I've just started learning Rust and put together this working MergeSort implementation. Wondering what I've overlooked and what I could improve.
I couldn't figure out a cleaner way to deal with the Option
type returned by the iterator than just checking that values weren't None
and then .unwrap()
ing my results but I'd really appreciate any suggestions.
Included working test cases. Let me know if there's a case I missed.

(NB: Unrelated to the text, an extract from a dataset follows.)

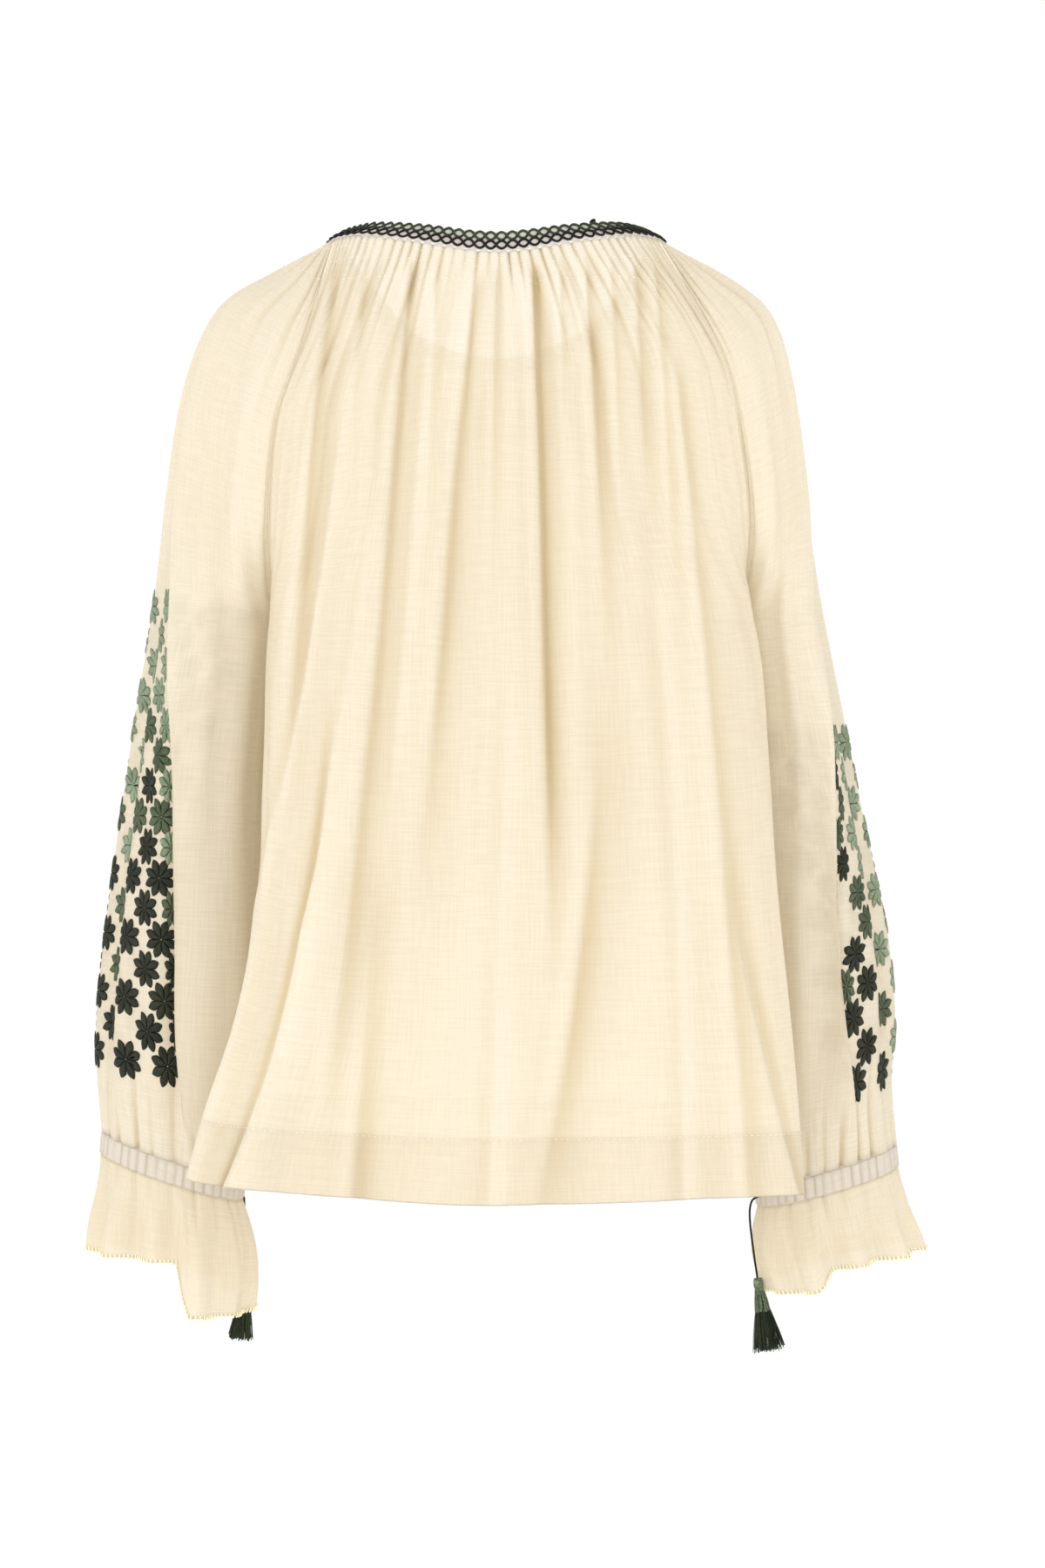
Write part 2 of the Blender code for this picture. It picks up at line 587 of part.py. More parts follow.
# Body panels
BACK_GATHERS = 40
FRONT_GATHERS = 26
SEAM_STEPS = [0, 0.035, 0.14, 0.26, 0.37, 0.52, 0.70, 0.86, 1.0]
BACK_ROWS = [UNDERARM * s for s in SEAM_STEPS] + [0.54, 0.72, 0.928, 0.933, 1.0]
FRONT_ROWS = [UNDERARM * s for s in SEAM_STEPS] + [0.65, 0.928, 0.933, 1.0]
cloth("back_panel", lambda u, v: body("back", u, v), 2 * BACK_GATHERS, BACK_ROWS, False, LINEN, HEM_TOP)
cloth("front_panel", lambda u, v: body("front", u, v), 2 * FRONT_GATHERS, FRONT_ROWS, True, LINEN, HEM_TOP)

# Sleeves, casings and ruffles
SLEEVE_ROWS = [SLEEVE_UNDERARM * s for s in SEAM_STEPS] + [0.40, 0.50, 0.60, 0.65, SLEEVE_END]
for hand, side in (("left", 1), ("right", -1)):
    cloth("sleeve_" + hand, lambda t, at: sleeve(side, t, at), SLEEVE_COLUMNS, SLEEVE_ROWS, side > 0, LINEN)
    cloth("cuff_ruffle_" + hand, lambda t, w: ruffle(side, t, w), SLEEVE_COLUMNS, [0, 0.4, 1.0], side > 0, LINEN)
    ring_band("cuff_casing_" + hand, SLEEVE_COLUMNS, casing_corners(side), GREY_LINEN)
ring_band("neckband", 88, band_corners, BAND_CREAM)

# Wrist ties, each out of a hole in its casing, and their tassels
TIE_RIGHT = table("at x y z", (0.12, -0.1812, -0.0132, -0.6945), (0.35, -0.1795, -0.0125, -0.7060),
                  (0.75, -0.1825, -0.0120, -0.7330), (1, -0.1850, -0.0120, -0.7500))
TIE_LEFT = table("at x y z", (0.12, 0.1925, -0.0790, -0.6950), (0.35, 0.1905, -0.0825, -0.7080),
                 (0.75, 0.1890, -0.0845, -0.7360), (1, 0.1890, -0.0850, -0.7540))
for hand, side, exit_t, rows in (("right", -1, 0.90, TIE_RIGHT), ("left", 1, -0.74, TIE_LEFT)):
    hole, out = casing_face(side, exit_t, 0.5)
    start = hole + out * SEAM_GAP
    first = {"at": 0.0, "x": start.x, "y": start.y, "z": start.z}
    cord("tie_cord_" + hand, tie_points([first] + rows), TIE_WIDTH, TIE_BLACK)
tassel("tassel_right", (-0.1851, -0.0120, -0.7504), (-0.1930, -0.0080, -0.8000), 0.012, TASSEL_GREEN)
tassel("tassel_left", (0.1890, -0.0850, -0.7544), (0.1935, -0.0840, -0.8040), 0.009, TASSEL_GREEN)
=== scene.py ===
"""Linen blouse: cloth, stitching, embroidery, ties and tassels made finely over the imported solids.

Metres, +Z up, the front faces -Y, the wearer's left is +X.
"""
import math

import bmesh
import bpy
import numpy as np
from mathutils import Matrix, Vector


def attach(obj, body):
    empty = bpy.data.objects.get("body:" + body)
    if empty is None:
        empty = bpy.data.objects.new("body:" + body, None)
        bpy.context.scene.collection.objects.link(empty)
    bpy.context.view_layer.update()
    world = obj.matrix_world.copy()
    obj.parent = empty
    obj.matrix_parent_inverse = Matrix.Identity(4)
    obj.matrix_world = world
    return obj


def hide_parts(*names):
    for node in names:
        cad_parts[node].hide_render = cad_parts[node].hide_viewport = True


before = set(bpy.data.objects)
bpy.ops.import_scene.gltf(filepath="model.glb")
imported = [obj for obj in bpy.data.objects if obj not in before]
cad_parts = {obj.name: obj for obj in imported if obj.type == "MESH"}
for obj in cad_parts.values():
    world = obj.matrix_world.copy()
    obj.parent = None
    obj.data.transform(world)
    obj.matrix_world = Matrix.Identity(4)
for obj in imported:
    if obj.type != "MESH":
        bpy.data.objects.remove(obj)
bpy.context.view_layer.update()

# Camera, level, looking at the back of the blouse from 2.5 m
lens = bpy.data.cameras.new("camera")
lens.sensor_fit = "VERTICAL"
lens.sensor_height = 36
lens.lens = 80
camera = bpy.data.objects.new("camera", lens)
camera.location = (-0.0156, 2.5, -0.394)
camera.rotation_euler = (math.pi / 2, 0, math.pi)
bpy.context.scene.collection.objects.link(camera)
bpy.context.scene.camera = camera

# Sizes shared with the solids, metres
SEAM_GAP = 0.0003
SEAM_INSET = 0.00026
BAND_HEIGHT = 0.0145
CASING_HEIGHT = 0.0155
CASING_PROUD = 0.0012
TIE_WIDTH = 0.0016
NECK_SHIFT = 0.003
BACK_SEAM_TURN = 70.0
FRONT_SEAM_TURN = 110.0
UNDERARM = 0.40
SLEEVE_UNDERARM = 0.31
SLEEVE_END = 0.683
SLEEVE_GATHERS = 44
BACK_GATHERS = 40
FRONT_GATHERS = 26

# Sizes of the cloth itself
LINEN_THICK = 0.0005
HEM_TOP = 0.930
HEM_GAP = 0.0011

# Width and length that each piece is cut to, metres
CUT = {
    "back": (0.60, 0.78),
    "front": (0.56, 0.72),
    "sleeve": (0.40, 0.70),
    "ruffle": (0.36, 0.080),
    "casing": (0.30, 0.020),
    "neckband": (0.66, 0.018),
}


def table(names, *rows):
    """Rows of numbers under named columns."""
    keys = names.split()
    return [dict(zip(keys, row)) for row in rows]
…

pub fn merge_sort(mut input: Vec<usize>) -> Vec<usize> {
let length = input.len();
// Base case
if length < 2 {
return input;
}
let right = merge_sort(input.split_off(length / 2));
let left = merge_sort(input);
let mut left_iter = left.iter().peekable();
let mut right_iter = right.iter().peekable();
let mut merged = Vec::new();
let mut i = 0;
while i < length {
if left_iter.peek() > right_iter.peek() && right_iter.peek() != None {
merged.push(*(right_iter.next().unwrap()));
} else if left_iter.peek() != None {
merged.push(*(left_iter.next().unwrap()));
}
i += 1;
}
merged
}
#[cfg(test)]
mod tests {
use merge_sort;
#[test]
fn it_works() {
assert_eq!(merge_sort(vec![4, 3]), vec![3, 4]);
}
#[test]
fn test_base_case() {
assert_eq!(merge_sort(vec![3]), vec![3]);
}
#[test]
fn totally_backwards() {
assert_eq!(
merge_sort(vec![100, 90, 50, 14, 9, 7, 3]),
vec![3, 7, 9, 14, 50, 90, 100]
);
}
}
2 Answers 2
Disclaimer: I'm also new to Rust, but I have a background in C, C++ and Haskell. Take everything I say with a grain of salt.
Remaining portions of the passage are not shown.